Voto: 
7.2 / 10
Autore: 
Gravenimage
Genere: 
Etichetta: 
Nuclear Blast/Audioglobe
Anno: 
2007
Line-Up: 

- Morten Veland - voce, chitarra
- Monika Pedersen - voce
- Jonathan A Perez - batteria
- Björn Landa - chitarra

Tracklist: 

1. The Last Call
2. My Mind's Eye
3. One By One   
4. Sundown
5. Absent Without Leave
6. The Other Side
7. Seven Keys and Nine Doors
8. Downfall
9. Glades of Summer

Sirenia

Nine Destinies And A Downfall

Con l’ultima fatica di Morten Veland, ex Tristania, si fa ormai palese l’evoluzione del metallo gotico europeo verso le contaminazioni di acts che di gothic (a volte anche di metal) hanno poco, dando così modo alle vecchie glorie del genere di muoversi verso versioni più edulcorate del proprio stile, allineandosi a realtà molto più melodiche. Così dunque in questo terzo Nine Destinies And A Downfall tutto si fa più orecchiabile e disteso, con la nuova cantante scelta da Veland, la bionda e danese Monica Pedersen, che tesse melodie delicate ma non sottili sopra chitarre che risultano sempre presenti e decise, pur non avendo lo stesso spazio che possedevano nei brani di At Sixes And Sevens e An Elisir For Existence.

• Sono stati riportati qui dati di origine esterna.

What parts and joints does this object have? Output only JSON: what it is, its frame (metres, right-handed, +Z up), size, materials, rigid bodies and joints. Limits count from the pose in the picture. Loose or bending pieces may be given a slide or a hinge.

I tratti tipici dei Sirenia, e cioè dell’inarrestabile Morten, che come è sua abitudine non lascia spazio a nessun’altro quando si tratta di song-writing, non vengono a mancare: i cori latini in stile gregoriano, che già caratterizzavano i suoi vecchi Tristania nel loro primo periodo, arricchiscono ancora, pur in modo marginale le composizioni, e così pure lo stile inconfondibile del chitarrista norvegese nel riffing.
Ma il tutto, come ha dichiarato lo stesso Veland senza problemi, risente dell’influenza che su di lui hanno avuto e stanno avendo, band prettamente melodiche, come Nightwish, Within Temptation e compagnia bella. Basta rilevare quanto poco il frontman si cimenti nel suo inconfondibile growl, lasciando spazio a disegni vocali quasi esclusivamente femminili e molto simili a quelli disegnati delle cantanti di gruppi come gli odierni Theatre Of Tragedy e i Midnattsol, tralasciando cioè lo stile lirico per un cantato meno formale e privo di quell’aura decadente che ha determinato le prime voci femminili nella musica estrema.

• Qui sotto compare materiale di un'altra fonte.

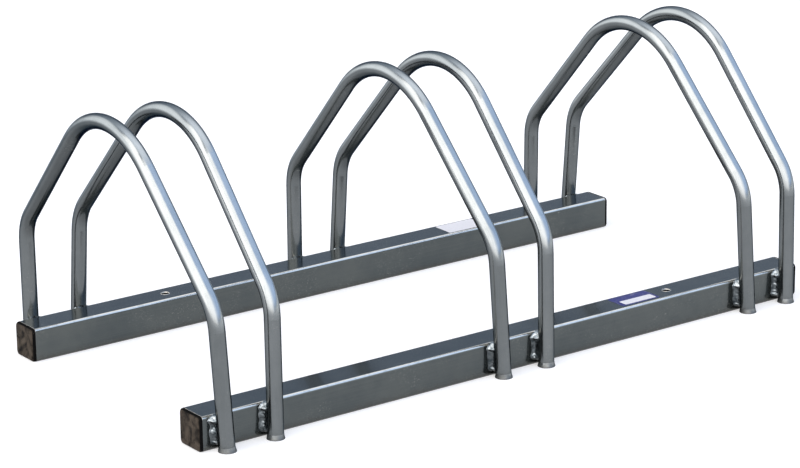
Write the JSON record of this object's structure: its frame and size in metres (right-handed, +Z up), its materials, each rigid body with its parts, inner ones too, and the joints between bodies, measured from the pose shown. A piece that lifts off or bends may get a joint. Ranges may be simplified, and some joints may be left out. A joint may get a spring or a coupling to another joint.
{
  "type": "floor bike rack",
  "caption": "Floor bike rack: pairs of bent tube hoops welded to a front and a rear square rail, zinc plated, with black plastic end caps",
  "frame": {"origin": "on the floor, under the middle of the rack in length and depth", "axes": "+X along the rails to the right, +Y from the front rail to the rear rail, +Z up"},
  "size_m": [0.752, 0.3846, 0.2849],
  "materials": {
    "rail_steel": "bright zinc plate",
    "hoop_steel": "bright zinc plate",
    "weld_bead": "zinc plated weld bead",
    "cap_plastic": "black moulded plastic"
  },
  "bodies": {
    "root": {"front_rail": "rail_steel", "rear_rail": "rail_steel", "bay_1_left_hoop": "hoop_steel", "bay_1_right_hoop": "hoop_steel", "bay_2_left_hoop": "hoop_steel", "bay_2_right_hoop": "hoop_steel", "bay_3_left_hoop": "hoop_steel", "bay_3_right_hoop": "hoop_steel", "front_left_cap": "cap_plastic", "front_right_cap": "cap_plastic", "rear_left_cap": "cap_plastic", "rear_right_cap": "cap_plastic", "bay_1_left_front_weld": "weld_bead", "bay_1_left_rear_weld": "weld_bead", "bay_1_right_front_weld": "weld_bead", "bay_1_right_rear_weld": "weld_bead", "bay_2_left_front_weld": "weld_bead", "bay_2_left_rear_weld": "weld_bead", "bay_2_right_front_weld": "weld_bead", "bay_2_right_rear_weld": "weld_bead", "bay_3_left_front_weld": "weld_bead", "bay_3_left_rear_weld": "weld_bead", "bay_3_right_front_weld": "weld_bead", "bay_3_right_rear_weld": "weld_bead"}
  },
  "joints": []
}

Il singolo My Minds’ Eye richiama in effetti più agli Evanescence d’oltreoceano che ai trascorsi dei Sirenia, anche se non manca un bridge col tipico coro, che non solo in questo pezzo aiuta a spezzare il ritmo di brani che potrebbero risultare banali di fronte ai pezzi da sei/sette minuti sontuosi e complessi che hanno caratterizzato gli altri lavori.

Situazioni più mosse, che al posto della moderata e costante linea ritmica della maggior parte dei pezzi oppongono la felice dicotomia tra parti lente e sognanti e accelerazioni in cui gli strumenti avvampano trascinati dal ringhio di Morten, aiutano a rendere l’album più eterogeneo, e a non fargli condividere il destino di mediocrità che è già toccato a gruppi come Tristania e Theatre Of Tragedy. In pratica, nonostante la sterzata melodica possa comprensibilmente schifare i vecchi gotici incalliti, è innegabile che questa volta il passaggio attraverso lo zuccherificio è avvenuto in modo intelligente, senza una totale liquidazione dei vecchi stilemi e rende in definitiva il tutto discreto e piacevole, soprattutto per gran bei pezzi del calibro di Sundown e Seven Keys And Nine Doors.